Hizbullah silahlarına sarılıyor

Lübnan Kuvvetleri Partisi kaynaklarının Şarku’l Avsat'a yaptığı açıklamaya göre Kasım'ın son tutumu ‘silahlarına sarılma meydanından henüz ayrılmadığı, yani halen aynı noktada olduğu’ şeklinde değerlendiriliyor. “Bu tutum görünüşte çevresine yönelik ve üstü kapalı tavizler mi içeriyor?” diye soran kaynak, başkanlar (Avn, Berri ve Selam) tarafından dile getirilen bazı hususların işlerin kolay olduğuna işaret ettiğini hatırlattı.

Görsel kaldırıldı.Lübnan Meclis Başkanı Nebih Berri, ABD’nin Ankara Büyükelçisi ve Suriye Özel Temsilcisi Tom Barrack ile yaptığı görüşme sırasında (Reuters)

Kaynaklar, “Şu ana kadar görünen o ki, Hizbullah silah bırakmamakta ısrar ediyor.

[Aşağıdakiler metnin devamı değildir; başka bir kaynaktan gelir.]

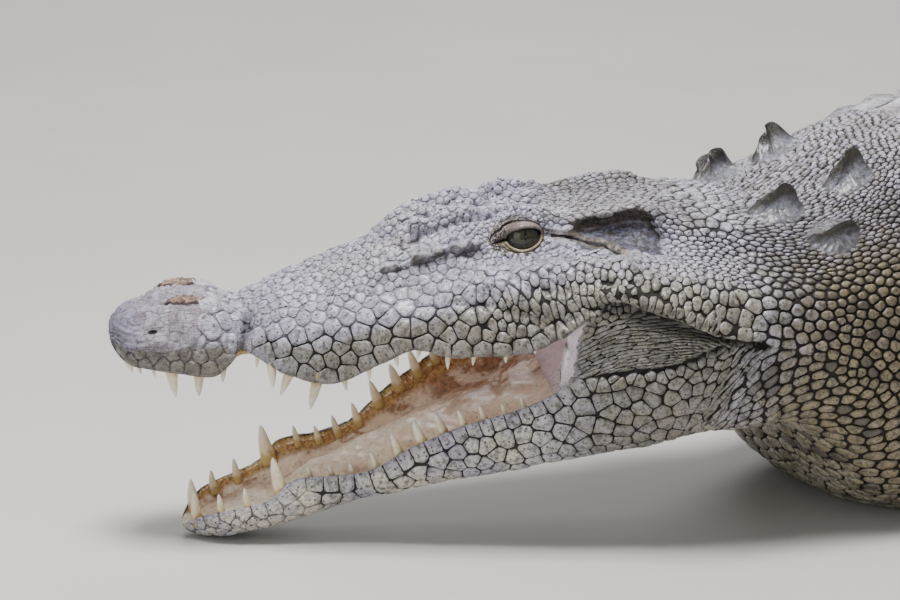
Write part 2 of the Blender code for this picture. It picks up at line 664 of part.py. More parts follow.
def foot_piece(name, leg, side, wrist, material):
    """Palm, toes, web and claws as one solid, flat on the floor."""
    ring, along = wrist
    middle = ring.mean(axis=0)
    heading = math.pi + side * math.radians(leg["turnout"])
    ahead = np.array((math.cos(heading), math.sin(heading), 0.0))
    cross = np.array((-ahead[1], ahead[0], 0.0))
    shell = Shell()
    start = [shell.add(p) for p in np.maximum(ring + along * GAP, (-9, -9, 0))]
    rows = [start]
    palm = leg["foot"]
    for share, wide, tall in ((.25, 1.0, 1.0), (.62, 1.25, .80), (1.0, 1.45, .55)):
        centre = middle + ahead * palm * share
        height = max(middle[2] * (1 - share) + .014 * share, .012)
        row = []
        for n in range(LEG_SIDES):
            angle = 2 * math.pi * (n + .5) / LEG_SIDES
            point = centre + cross * leg["wide"][-1] * wide * math.cos(angle) * handed(ring, middle, cross)
            point[2] = height + leg["tall"][-1] * tall * math.sin(angle)
            row.append(point)
        rows.append([shell.add(np.maximum(p, (-9, -9, 0.0))) for p in row])
    for first, second in zip(rows, rows[1:]):
        shell.strip(first, second, closed=True)
    for loop in (rows[0], rows[-1]):
        shell.fan(loop, shell.add(np.mean([shell.vertices[n] for n in loop], axis=0)))
    foot = new_object(name, shell.vertices, shell.faces, material)
    count = len(leg["toes"])
    for n, length in enumerate(leg["toes"]):
        fan = math.radians(leg["spread"]) * (n / (count - 1) - .5) * side * -1
        direction = ahead * math.cos(fan) + cross * math.sin(fan)
        root = middle + ahead * palm * .55 + cross * math.sin(fan) * leg["wide"][-1] * 1.1
        root[2] = .020
        end = root + direction * (palm * .45 + length)
        end[2] = .011
        toe = limb_piece(name + "_toe", toe_rings(root, end), material)
        boolean(foot, toe, "UNION")
        remove(toe)
        if n < leg["claws"]:
            shape = ([], [])
            cone(shape, end - direction * .012, end + direction * .030 - np.array((0, 0, .009)), .0085, 6)
            claw = new_object(name + "_claw", shape[0], shape[1], material)
            boolean(foot, claw, "UNION")
            remove(claw)
    return foot


def handed(ring, middle, cross):
    """Which way the ring's points run against the foot's cross direction."""
    return 1.0 if np.dot(ring[0] - middle, cross) > 0 else -1.0


def toe_rings(root, end):
    along = (end - root) / np.linalg.norm(end - root)
    level = np.cross(along, (0, 0, 1))
    level /= np.linalg.norm(level)
    rings = []
    for share, radius in ((0, .0145), (.35, .0150), (.7, .0125), (.95, .0105), (1.0, .0060)):
        middle = root * (1 - share) + end * share
        ring = []
        for n in range(TOE_SIDES):
            angle = 2 * math.pi / TOE_SIDES * n
            point = middle + level * radius * math.cos(angle)
            point[2] += radius * math.sin(angle)
            ring.append(point)
        rings.append((np.array(ring), along))
    return rings


def build_leg(name, leg, side, trunk_guide, hide):
    rings = limb_rings(leg, side)
    bend = LEG_STEPS.index(ELBOW)
    upper = limb_piece(name + "_upper", rings[:bend + 1], hide)
    boolean(upper, trunk_guide, "DIFFERENCE")
    limb_piece(name + "_lower", rings[bend:], hide, start_gap=GAP)
    foot_piece(name + "_foot", leg, side, rings[-1], hide)


def grown(name, start, end, count, amount, material):
    """The trunk and tail base as one guide, a little fatter than the real thing."""
    shell = body_shell(start, end, count)
    guide = new_object(name, shell.vertices, shell.faces, material)
    build = bmesh.new()
    build.from_mesh(guide.data)
    build.normal_update()
    for vertex in build.verts:
        vertex.co += vertex.normal * amount
    build.to_mesh(guide.data)
    build.free()
    return guide


def build_front(hide):
    """Part the front of the body into head, lower jaw and neck, and root the teeth."""
    shell = front_shell()
    split = (MOUTH_CORNER + .005, -.0005)
    back = (JAW_JOINT[0] + .030, .004)
    fore = (-.10, split[1] - (split[0] + .10) * math.tan(GAPE / 2))
    neck_top, neck_foot, far = (.72, .60), (.745, -.50), 1.6
    head_outline = [(fore[0], neck_top[1]), fore, split, back, neck_top]
    jaw_outline = [(fore[0], neck_foot[1]), neck_foot, (back[0], back[1] - GAP), (split[0], split[1] - GAP),
                   (fore[0], fore[1] - GAP)]
    neck_outline = [(neck_top[0] + GAP, neck_top[1]), (back[0] + GAP, back[1]),
                    (neck_foot[0] + GAP, neck_foot[1]), (far, neck_foot[1]), (far, neck_top[1])]
    front = new_object("front", shell.vertices, shell.faces, hide)
    pieces = {}
    for name, outline in (("head", head_outline), ("lower_jaw", jaw_outline)):
        piece = front.copy()
        piece.data = front.data.copy()
        piece.name = name
        bpy.context.scene.collection.objects.link(piece)
        block = prism(name + "_region", outline)
        boolean(piece, block, "INTERSECT")
        remove(block)
        pieces[name] = piece
    block = prism("neck_region", neck_outline)
    boolean(front, block, "INTERSECT")
    remove(block)
    front.name = "neck"
    front.data.name = "neck"
    for row, upper_row, owner in ((UPPER_TEETH, True, "head"), (LOWER_TEETH, False, "lower_jaw")):
        teeth = tooth_row("teeth", row, upper_row, hide)
        boolean(pieces[owner], teeth, "UNION")
        remove(teeth)
    return pieces["head"], front


def prism(name, outline):
    """A wide guide block with an outline of (distance, height) points in the head's frame."""
    half = 1.2
    low = [place_flat((s, half, z)) for s, z in outline]
    high = [place_flat((s, -half, z)) for s, z in outline]
    count = len(outline)
    faces = [list(range(count)), list(range(2 * count - 1, count - 1, -1))]
    for n in range(count):
        m = (n + 1) % count
        faces.append([n, count + n, count + m, m])
    block = new_object(name, low + high, faces, bpy.data.materials["guide"])
    block.hide_render = True
    block.display_type = "WIRE"
    return block


def build():
    for thing in list(bpy.data.objects):
        bpy.data.objects.remove(thing)
    hide = new_material("hide", COLOURS["hide"], .6)
    mouth = new_material("mouth", COLOURS["mouth"], .35)
    eye_material = new_material("eye", COLOURS["eye"], .1)
    guide = new_material("guide", (1, 0, 1), 1.0)
    head, neck = build_front(hide)
    for name, sign in (("eye_left", 1), ("eye_right", -1)):
        socket = eye("socket", sign, guide, grow=GAP)
        boolean(head, socket, "DIFFERENCE")
        remove(socket)
        eye(name, sign, eye_material)
    for number, (s, w, height) in enumerate(NUCHAL_SCUTES):
        scute = nuchal_scute("scute", s, w, height, hide)
        boolean(neck, scute, "UNION")
        remove(scute)
    tongue(mouth)
    for name, start, end, count in BODY_PARTS:
        shell = body_shell(start, end, count)
        piece = new_object(name, shell.vertices, shell.faces, hide)
        for side, low, high in ((-1, CREST_START, CREST_JOIN - .06), (1, CREST_START, CREST_JOIN - .06),
                                (0, CREST_JOIN + .03, CREST_END)):
            low, high = max(start, low), min(end, high)
            if high - low < CREST_PITCH * 2:
                continue
            strip = crest_strip("crest", low, high, side, hide)
            boolean(piece, strip, "UNION")
            remove(strip)
    trunk_guide = grown("trunk_guide", *BODY_PARTS[0][1:], 3 * GAP, guide)
    for name, leg, sign in (("foreleg_left", FORELEG, 1), ("foreleg_right", FORELEG, -1),
                            ("hindleg_left", HINDLEG, 1), ("hindleg_right", HINDLEG, -1)):
        build_leg(name, leg, sign, trunk_guide, hide)
    remove(trunk_guide)
    stand_on_origin()


def stand_on_origin():
    """Hang every piece on one empty, moved so that the whole stands centred on the origin."""
    pieces = [thing for thing in bpy.data.objects if thing.type == "MESH"]
    corners = np.array([vertex.co for thing in pieces for vertex in thing.data.vertices])
    low, high = corners.min(axis=0), corners.max(axis=0)
    frame = bpy.data.objects.new("crocodile", None)
    bpy.context.scene.collection.objects.link(frame)
    frame.location = (-(low[0] + high[0]) / 2, -(low[1] + high[1]) / 2, -low[2])
    for thing in pieces:
        thing.parent = frame


build()
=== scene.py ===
"""Looks of the saltwater crocodile: one skin, a coat of scales over it, eyes, teeth, claws and mouth.

The body is the same set of cross-sections as the CAD's, read finely. Folds, lids and lips are worked into
that surface, the skin is laid just inside it, and the coat of scales is raised on it in lengths.
"""

import json
import math

import bmesh
import bpy
import numpy as np
from mathutils import Matrix, Vector
from mathutils.kdtree import KDTree

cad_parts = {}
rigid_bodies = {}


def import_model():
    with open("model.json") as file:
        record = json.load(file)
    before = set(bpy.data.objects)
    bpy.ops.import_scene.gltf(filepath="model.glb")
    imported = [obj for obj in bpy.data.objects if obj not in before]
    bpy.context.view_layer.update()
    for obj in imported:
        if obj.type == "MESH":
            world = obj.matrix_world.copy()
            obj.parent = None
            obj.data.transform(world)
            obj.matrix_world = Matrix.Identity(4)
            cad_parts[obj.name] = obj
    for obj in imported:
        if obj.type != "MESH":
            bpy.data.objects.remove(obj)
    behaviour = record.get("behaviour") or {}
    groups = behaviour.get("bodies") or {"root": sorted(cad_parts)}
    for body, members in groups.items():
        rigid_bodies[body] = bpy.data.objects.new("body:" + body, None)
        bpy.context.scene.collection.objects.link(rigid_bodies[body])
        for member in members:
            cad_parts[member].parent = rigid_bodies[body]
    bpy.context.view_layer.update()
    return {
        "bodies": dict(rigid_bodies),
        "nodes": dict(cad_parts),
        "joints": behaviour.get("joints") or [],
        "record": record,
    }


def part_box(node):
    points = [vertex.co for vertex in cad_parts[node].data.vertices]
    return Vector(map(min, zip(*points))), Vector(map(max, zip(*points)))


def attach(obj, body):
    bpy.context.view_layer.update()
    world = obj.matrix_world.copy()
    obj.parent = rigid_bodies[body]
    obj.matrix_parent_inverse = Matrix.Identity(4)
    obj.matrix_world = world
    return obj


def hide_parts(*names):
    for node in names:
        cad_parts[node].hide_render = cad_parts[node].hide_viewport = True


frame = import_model()

# ---------------------------------------------------------------- body plan, as in the CAD
TOTAL_LENGTH = 4.6
JAW_JOINT = (0.655, 0.020)
GAPE = math.radians(19.0)
MOUTH_CORNER = 0.51
CORNER_LEAD = 0.030
HEAD_PITCH = math.radians(5.0)
HEAD_ROLL = math.radians(5.5)
HEAD_TURN = -28.0
SNOUT_HEIGHT = 0.233
FLOOR_PRESS = 0.006
NOSE_ROUND = 0.024
CHIN_ROUND = 0.045
CHIN_SETBACK = 0.014
EYE_AT = (0.481, 0.0575, 0.101)
EYE_RADIUS = 0.0225

TOP_Z = ((0, .052), (.035, .056), (.075, .066), (.115, .062), (.15, .043), (.185, .054), (.23, .068),
         (.28, .081), (.33, .093), (.38, .106), (.43, .114), (.48, .112), (.53, .112), (.66, .112))
CREST_W = ((0, .012), (.075, .020), (.15, .018), (.3, .022), (.4, .026), (.48, .028), (.6, .034),
           (.66, .036))
CREST_Z = ((0, .050), (.035, .054), (.075, .066), (.115, .062), (.15, .044), (.185, .056), (.23, .071),
           (.28, .085), (.33, .101), (.36, .120), (.41, .130), (.465, .130), (.49, .122), (.53, .114),
           (.66, .112))
RIDGE_W = ((0, .022), (.04, .034), (.075, .042), (.115, .044), (.15, .038), (.2, .045), (.3, .052),
           (.38, .055), (.43, .052), (.49, .050), (.53, .056), (.6, .063), (.64, .062), (.66, .070))
RIDGE_Z = ((0, .043), (.04, .050), (.075, .060), (.115, .056), (.15, .038), (.2, .051), (.25, .063),
           (.3, .076), (.38, .100), (.43, .112), (.465, .127), (.49, .130), (.53, .119), (.6, .115),
           (.64, .113), (.66, .105))
UNDER_W = ((0, .030), (.04, .048), (.075, .058), (.115, .060), (.15, .052), (.2, .066), (.3, .078),
           (.43, .078), (.48, .084), (.53, .074), (.58, .074), (.64, .080), (.66, .090))
UNDER_Z = ((0, .034), (.04, .037), (.075, .042), (.115, .039), (.15, .029), (.2, .038), (.3, .058),
           (.38, .076), (.43, .086), (.48, .088), (.53, .090), (.58, .086), (.64, .080), (.66, .082))
SIDE_W = ((0, .034), (.04, .055), (.075, .064), (.115, .068), (.15, .058), (.2, .082), (.24, .094),
          (.3, .106), (.38, .120), (.43, .126), (.48, .130), (.53, .140), (.575, .152), (.62, .162),
          (.66, .166))
SIDE_Z = ((0, .018), (.075, .020), (.15, .016), (.2, .014), (.24, .016), (.3, .030), (.38, .042),
          (.43, .052), (.48, .060), (.53, .068), (.575, .073), (.62, .067), (.66, .060))
LIP_W = ((0, .030), (.03, .045), (.07, .062), (.11, .070), (.15, .060), (.19, .084), (.24, .100),
         (.3, .115), (.34, .125), (.38, .135), (.45, .150), (.5, .160), (.53, .165), (.575, .176),
         (.62, .186), (.66, .190))
LIP_Z = ((0, -.002), (.03, -.007), (.07, -.013), (.11, -.019), (.15, .002), (.19, -.020), (.24, -.034),
         (.3, -.011), (.34, .004), (.38, -.007), (.45, -.007), (.5, .010), (.53, .029), (.575, .050),
         (.62, .042), (.66, .022))
GUM_W = ((0, .024), (.03, .038), (.07, .052), (.11, .060), (.15, .064), (.19, .068), (.24, .080),
         (.3, .098), (.38, .120), (.45, .137), (.5, .148), (.53, .156), (.575, .168), (.62, .180),
         (.66, .186))
GUM_Z = ((0, -.008), (.03, -.006), (.11, -.014), (.15, -.002), (.2, -.016), (.24, -.024), (.3, -.012),
         (.38, -.006), (.45, -.008), (.5, -.004), (.53, .002), (.575, .002), (.62, -.008), (.66, -.022))
JAW_W = ((0, .026), (.04, .044), (.1, .062), (.15, .067), (.2, .074), (.3, .104), (.38, .126), (.45, .142),
         (.53, .158), (.6, .176), (.66, .186))
JAW_Z = ((0, -.022), (.1, -.030), (.2, -.036), (.3, -.038), (.4, -.044), (.5, -.050), (.6, -.062),
         (.66, -.076))
KEEL_W = ((0, .018), (.04, .032), (.1, .046), (.2, .056), (.3, .084), (.4, .110), (.5, .130), (.6, .145),
          (.66, .155))
KEEL_Z = ((0, -.036), (.1, -.050), (.2, -.060), (.3, -.070), (.4, -.084), (.5, -.098), (.6, -.122),
          (.66, -.140))
THROAT_Z = ((0, -.040), (.1, -.055), (.3, -.075), (.5, -.105), (.6, -.135), (.66, -.158))
PALATE_Z = ((0, .006), (.1, .004), (.2, .004), (.3, .014), (.45, .022), (.53, .026))
FLOOR_Z = ((0, -.016), (.1, -.030), (.2, -.042), (.3, -.046), (.45, -.056), (.53, -.056))

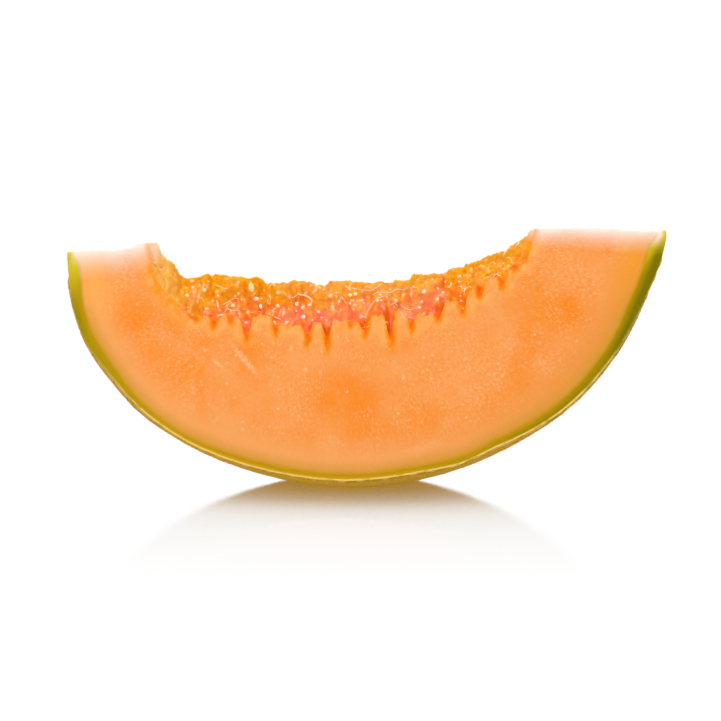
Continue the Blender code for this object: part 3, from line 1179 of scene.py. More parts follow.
@dataclass(frozen=True)
class FleshFinish:
    """Juicy cut flesh, with the green layer and the pale line under the rind, and painted light in its
    colour: a painted glow at the thin top, juice specks painted as glints and two painted reflection bands.
    """

    flesh: tuple = tint(249, 152, 62)
    rich: tuple = tint(250, 136, 20)
    salmon: tuple = tint(249, 163, 92)
    outer_stem: tuple = tint(244, 166, 95)
    outer_blossom: tuple = tint(236, 153, 68)
    tip_stem: tuple = tint(252, 176, 84)
    tip_blossom: tuple = tint(246, 160, 46)
    dull: tuple = tint(214, 154, 54)
    tan: tuple = tint(205, 151, 22)
    green_stem: tuple = tint(138, 114, 2)
    green_left: tuple = tint(172, 146, 5)
    green_low: tuple = tint(184, 150, 4)
    green_gold: tuple = tint(206, 166, 14)
    green_belly: tuple = tint(206, 157, 6)
    green_blossom: tuple = tint(156, 134, 5)
    green_top: tuple = tint(126, 116, 3)
    green_olive: tuple = tint(172, 138, 5)
    green_tip: tuple = tint(222, 198, 38)
    green_inner: tuple = tint(190, 146, 8)
    yellow_inner: tuple = tint(220, 192, 18)
    cream: tuple = tint(238, 204, 112)
    cork: tuple = tint(205, 160, 70)
    # Colour of the painted glow at the thin top.
    pale: tuple = tint(255, 238, 226)
    wet: tuple = tint(248, 150, 22)
    stained: tuple = tint(248, 112, 4)
    tooth: tuple = tint(253, 178, 100)
    speck: tuple = tint(255, 188, 128)
    # Pale colour of the flesh's pale marks, also used for two painted reflection bands and for juice specks
    # painted as glints.
    mark_and_sheen: tuple = tint(255, 218, 176)
    rich_marks: tuple[tuple[float, ...], ...] = (
        (-28.3, 41.8, 5.6, 5.0, 0), (62.0, 51.0, 10.5, 9.0, 0),
        (-1.0, 27.5, 17.0, 12.0, 0), (-61.0, 48.0, 9.0, 9.0, 0),
    )
    # Pale spots and streaks in the flesh; the last two, along the rind at the bottom and at the right, are
    # painted reflection bands.
    pale_and_sheen_marks: tuple[tuple[float, ...], ...] = (
        (-29.2, 37.4, 9.0, 1.3, 48), (-37.0, 36.4, 2.6, 1.0, 40), (-40.4, 39.8, 0.9, 0.8, 0),
        (-16.1, 40.5, 0.8, 1.1, 0), (-12.0, 34.7, 1.2, 0.9, 0), (-7.6, 33.9, 0.8, 1.1, 0),
        (-21.0, 38.2, 1.0, 1.0, 0), (15.7, 32.7, 0.6, 1.2, 0), (20.2, 13.6, 9.5, 2.0, -20),
        (77.9, 50.8, 7.0, 2.4, -60),
    )
    mark_thickness: float = 1000.0
    green_start: float = 0.082
    green_reach: float = 0.172
    widest_green: float = 5.0
    green_widths: Pairs = (
        (0.0, 3.2), (0.010, 2.6), (0.025, 1.5), (0.035, 1.2), (0.050, 1.6), (0.115, 1.7), (0.136, 2.2),
        (0.152, 2.7), (0.163, 3.5), (0.169, 4.3),
    )

    def make(self) -> bpy.types.Material:
        """Builds the material."""
        material, sheet, shader = new_finish("cut flesh")
        within, past = self.green_depth(sheet, self.wavy_depth(sheet))
        colour = self.by_rind(sheet, past, self.mottled(sheet))
        colour = self.near_hollow(sheet, colour)
        colour = self.painted_top_glow(sheet, colour)
        colour = self.green_layer(sheet, within, past, colour)
        colour = self.rind_edge(sheet, colour)
        sheet.feed(shader, {
            "Base Color": colour,
            "Normal": sheet.bump(self.grain(sheet), 0.14 * MM, 0.6),
            "Roughness": 0.5,
            "Specular IOR Level": 0.0,
            "Subsurface Weight": 0.3,
            "Subsurface Radius": (1.0, 0.5, 0.2),
            "Subsurface Scale": 1.4 * MM,
            "Coat Weight": 0.1,
            "Coat Roughness": 0.1,
            "Coat IOR": 1.8,
        })
        return material

    def marked(self, sheet: NodeSheet, marks: tuple[tuple[float, ...], ...]) -> Socket:
        """Share that is 1 in the middle of soft oval marks and 0 outside them.

        Args:
            sheet: The node sheet.
            marks: For each mark its middle along x and z and its half length and width in millimetres,
                and how many degrees it dips.

        Returns:
            The share.
        """
        share = 0.0
        for along, up, half_length, half_width, dip in marks:
            moved = sheet.add("ShaderNodeMapping", {
                "Vector": sheet.here,
                "Location": (along * MM, 0.0, up * MM),
                "Rotation": (0.0, math.radians(dip), 0.0),
                "Scale": (half_length * MM, self.mark_thickness, half_width * MM),
            }, vector_type="TEXTURE").outputs["Vector"]
            distance = sheet.add("ShaderNodeVectorMath", {0: moved}, operation="LENGTH").outputs["Value"]
            share = sheet.calculate("MAXIMUM", share, sheet.share(distance, 1.0, 0.1))
        return share

    def wavy_depth(self, sheet: NodeSheet) -> Socket:
        """Depth below the rind in millimetres, with a slightly uneven line."""
        wave = sheet.minus(sheet.lumps(5 * MM, 3.0), 0.5)
        wave = sheet.times(wave, 0.9)
        amount = sheet.share(sheet.depth, 0.1, 2.0)
        return sheet.calculate("MULTIPLY_ADD", wave, amount, sheet.depth)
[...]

Hizbullah'ın maksimum yapabileceği şey Litani Nehri’nin güneyinden çekilmek. Savunma stratejisi diye bir şey yok. Ondan istenen, silahlarını teslim etmesi” ifadelerini kullandı. Kaynaklar, ‘Hizbullah'ın şimdiye kadar, varoluşsal tehditler konusunda aynı söylemleri sürdürdüğünü, hâlbuki bu silahlar ve destek savaşı aracılığıyla Lübnan’a varoluşsal bir tehdit teşkil edenin bizzat kendisi olduğunu ve silahları yüzünden savaşları ülkeye çektiğini’ ifade etti.

Kaynaklar, Hizbullah’ın yetkilileri aracılığıyla yaptığı açıklamalarda ‘ABD’ye İsrail sınırını korumaya hazır olduklarını, bunu da Litani’nin güneyinden tamamen çekilerek ve silah meselesini Litani’nin kuzeyinde hükümetle müzakere ederek yapabileceklerini anlatmak istediklerine’ dikkat çekti. Kaynaklar, ‘bu durumun ABD tarafından reddedildiğini, Washington’ın hamle karşılığında hamle ilkesine bağlı kaldığını, yani İsrail’in aşamalı olarak çekilmesi, esirlerin serbest bırakılması ve hedef almayı durdurması karşılığında devletin de Hizbullah’ın askerî yapısını dağıtarak egemenliğini tesis etmesini istediğini’ vurguladı.

Lübnan Kuvvetleri Partisi’ne yakın kaynaklar, ‘Hizbullah’ın artık bu yönde bir adım atmazsa hem kendisini hem de tüm Lübnan halkını yeni bir savaşa sürükleyeceğinin farkında olduğunu, eylül ayında önceki ABD temsilcisi Amos Hochstein’ın sunduğu fırsatı değerlendirmediğinde savaşla karşılaştığını ve şimdi Tom Barrack’ın sunduğu fırsatı değerlendirmemesi halinde Lübnan’ı tehlikeye atacağını bildiğini’ ifade etti. Kaynaklar, Lübnan’ın yeni şiddet sahnelerine sürüklenmemesi konusunda uyardı.